Easy Air Fryer Cookies in Under 10 Minutes
I tried these on a day when I wanted something sweet without turning the whole kitchen into a baking setup, and it worked out better than I expected. The dough came together fast, and within minutes, warm cookies were ready. Soft in the center, lightly golden on the outside, and just enough to satisfy that quick craving without any waiting.
What I enjoy most is how effortless it feels from start to finish. No long prep, no oven time stretching forever. The air fryer handles everything quietly while you get on with your day. By the time you come back, you’ve got fresh cookies that feel just as comforting as a full batch, just quicker and easier.
Why Air Fryer Cookies Bake So Fast
Speed is what stands out right away with these cookies, and it comes down to how the air fryer works.
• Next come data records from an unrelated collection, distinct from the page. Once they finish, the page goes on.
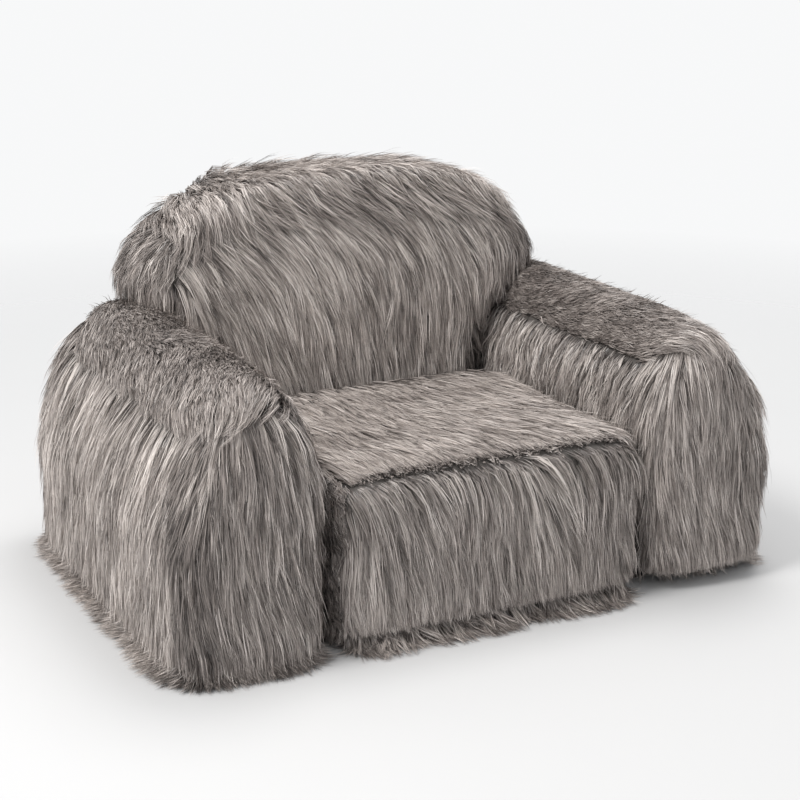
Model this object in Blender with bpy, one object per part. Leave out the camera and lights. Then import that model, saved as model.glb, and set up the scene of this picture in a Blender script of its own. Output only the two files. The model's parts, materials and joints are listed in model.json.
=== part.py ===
"""Long-pile bean bag armchair: four stuffed cushions (seat, back, two arms) on a flat base.

The sitter looks along -Y, +X is the right-hand side as seen from the front, and +Z is up. The origin
is on the floor under the middle of the chair. Each cushion is made in layers, from the outside in: fur
cover panels sewn edge to edge, an inner bag with a filling slit and its own zip, and the foam filling.
"""

import math

import bmesh
import bpy
from mathutils import Vector

# Driving dimensions, in metres. The outer sizes are over the lying pile.
WIDTH = 1.20
DEPTH = 0.84
HEIGHT = 0.72
SEAT_WIDTH = 0.61
SEAT_DEPTH = 0.57
SEAT_HEIGHT = 0.33
SEAT_FRONT_SETBACK = 0.008
ARM_HEIGHT = 0.506
ARM_TAPER = 0.17
BACK_OVER_ARM = 0.15
BACK_WIDTH = SEAT_WIDTH + 2 * BACK_OVER_ARM
BACK_FLARE_POWER = 3.3
BACK_REAR_SETBACK = 0.002

PILE_THICKNESS = 0.022
LINING_THICKNESS = 0.004
BAG_THICKNESS = 0.0015
BASE_THICKNESS = 0.004
BASE_SETBACK = 0.09
LAYER_GAP = 0.0006
CUSHION_GAP = 0.004
FIT_GAP = 0.0003

# How square each cushion is: 2 is an ellipse, and a larger power is closer to a box.
SEAT_POWERS = {"top": 9.0, "bottom": 10.0, "depth": 14.0}
ARM_POWERS = {"top": 2.5, "bottom": 9.0, "depth": 7.0}
BACK_POWERS = {"top": 3.2, "bottom": 9.0, "depth": 7.0}
BASE_POWER = 6.0
SEAT_WAIST = 0.165
ARM_WAIST = 0.21

# The back spreads over the arms: from its waist, this far below their tops, to this far above them.
BACK_WAIST = ARM_HEIGHT - 0.178
BACK_FLARE_END = ARM_HEIGHT + 0.027
DOME_START = 0.75

# The grid that every cushion shares, on a cube from -1 to 1. The two middle heights bound the filling slit.
SLIT_HALF_HEIGHT = 0.035
PLAN_LINES = (-1.0, -0.866, -0.5, 0.0, 0.5, 0.866, 1.0)
HEIGHT_LINES = (-1.0, -0.866, -0.5, -SLIT_HALF_HEIGHT, SLIT_HALF_HEIGHT, 0.5, 0.866, 1.0)
FLARE_LINES = (0.4, 0.61, 0.8, 0.95)
SHOULDER_LINE = 0.7
LINE_SPACING = 0.03
SLIT_COLUMNS = (2, 3)
SLIT_ROW = 3
SEAM_TRIM = 0.0014
BAG_ZIP_GAP = 0.0012
SHARP_ANGLE = 0.6

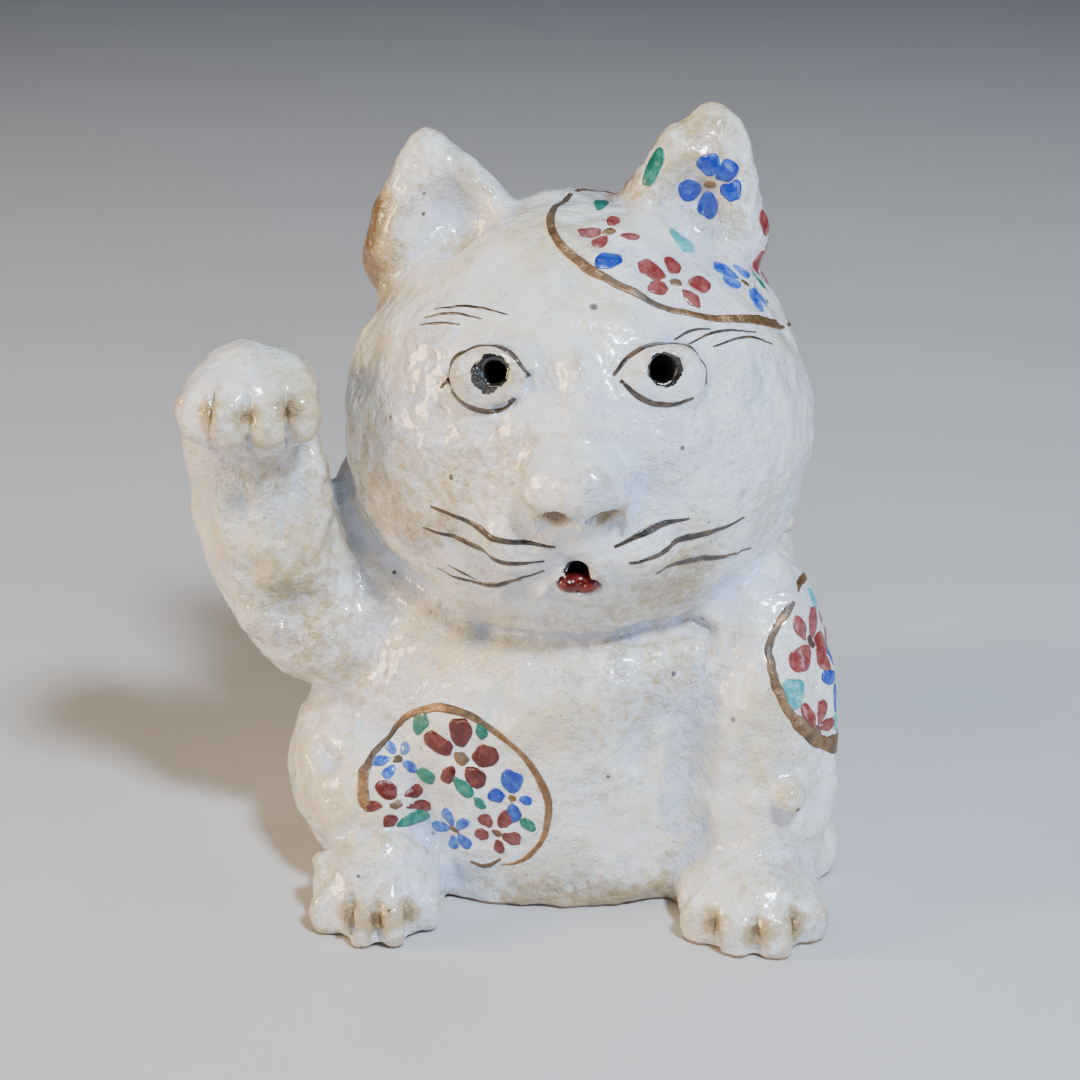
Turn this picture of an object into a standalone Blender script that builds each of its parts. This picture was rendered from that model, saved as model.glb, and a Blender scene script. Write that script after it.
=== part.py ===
"""Beckoning cat figurine, hand built in stoneware.

The pinched body and head are hollow shells, and the limbs, ears and features are
solid clay pieces luted on to them. Metres, +Z up. The cat faces -Y, and its
raised right arm is on the -X side.
"""

import math

import bmesh
import bpy
from mathutils import Euler, Matrix, Vector

MM = 0.001
GAP = 0.35 * MM                      # luting gap left between touching pieces

# Hollow shells
WALL = 5.2 * MM
HEAD_CENTRE = Vector((2.7, -6.0, 74.4)) * MM
HEAD_RADII = Vector((38.3, 38.0, 37.0)) * MM
BODY_CENTRE = Vector((0.4, 0.5, 20.0)) * MM
BODY_RADII = Vector((44.0, 40.5, 36.0)) * MM
BODY_FULLNESS = 3.0                  # exponent of its upright outline: 2 is an ellipse
NECK_HOLE_RADIUS = 18.0 * MM
NECK_HOLE = (Vector((2.7, -4.0, 28.0)) * MM, Vector((2.7, -4.0, 52.0)) * MM)
HEAD_PRESSES = (                     # place, reach and move, in mm
    ((2.0, -44.0, 66.0), 17.0, (0.0, -3.2, 0.0)),       # muzzle
    ((2.0, -41.0, 84.0), 12.0, (0.0, -3.4, 0.0)),       # bridge of the nose
    ((-12.0, -38.0, 96.0), 11.0, (0.0, -0.8, 0.6)),     # right brow
    ((16.0, -38.0, 96.0), 11.0, (0.0, -0.8, 0.6)),      # left brow
    ((4.0, -34.0, 46.0), 18.0, (0.0, -2.0, -0.6)),      # chin
)
FLOOR_BOX = ((-0.1, -0.1, -0.05), (0.1, 0.1, 0.0))      # trims the pieces flat at z = 0

# Neck coil
COLLAR_RADII = (34.6 * MM, 31.0 * MM)
COLLAR_THICKNESS = 6.4 * MM          # radius of the roll
COLLAR_HEIGHT = 49.0 * MM
COLLAR_RISE = 5.5 * MM               # how much higher the nape is than the throat
COLLAR_TILT = 4.0 * MM               # how much higher it is behind the raised arm
COLLAR_OPEN_ANGLE = math.radians(44)  # half angle left open under the chin
COLLAR_STEPS = 26
COLLAR_TIP = 0.45                    # thickness of its open ends, as a share of the full one
COLLAR_TAPER = 3.2                   # how fast it reaches full thickness, per length of the coil

# Face
EYE_RADII = Vector((6.6, 3.4, 5.2)) * MM
EYE_RIGHT = Vector((-11.4, -37.3, 91.8)) * MM
EYE_LEFT = Vector((15.6, -37.0, 92.2)) * MM
RIGHT_PUPIL_SHIFT = Vector((1.8, 0.0, 0.5)) * MM   # the pupils are pierced off centre
LEFT_PUPIL_SHIFT = Vector((-1.6, 0.0, 0.5)) * MM
PUPIL_RADIUS = 2.0 * MM
PUPIL_INSIDE = 14 * MM               # how far the piercing runs behind and before the eye
PUPIL_OUTSIDE = 9 * MM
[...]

It heats up almost instantly, so there’s no waiting around before baking even begins. Hot air moves quickly around the dough from every side, which means the cookies start cooking the moment they go in. Edges set faster while the centers stay soft, and that contrast builds in just a few minutes. It feels quick, but it’s also very controlled, so you still get that classic cookie texture without overbaking.
The compact space inside the air fryer also plays a big role. Heat stays concentrated and doesn’t spread out like it does in a large oven, so the cookies cook more efficiently. Air circulation stays consistent, which helps them bake evenly without needing extra time. Because of that, you don’t have to rely on long baking periods to get the right texture. It’s a faster process, but still reliable, and once you try it, it’s easy to see why it works so well for quick, small batches.
Ingredients
I like how quick and simple these ingredients are. Everything comes together fast, and the dough turns soft and easy to handle without any extra effort.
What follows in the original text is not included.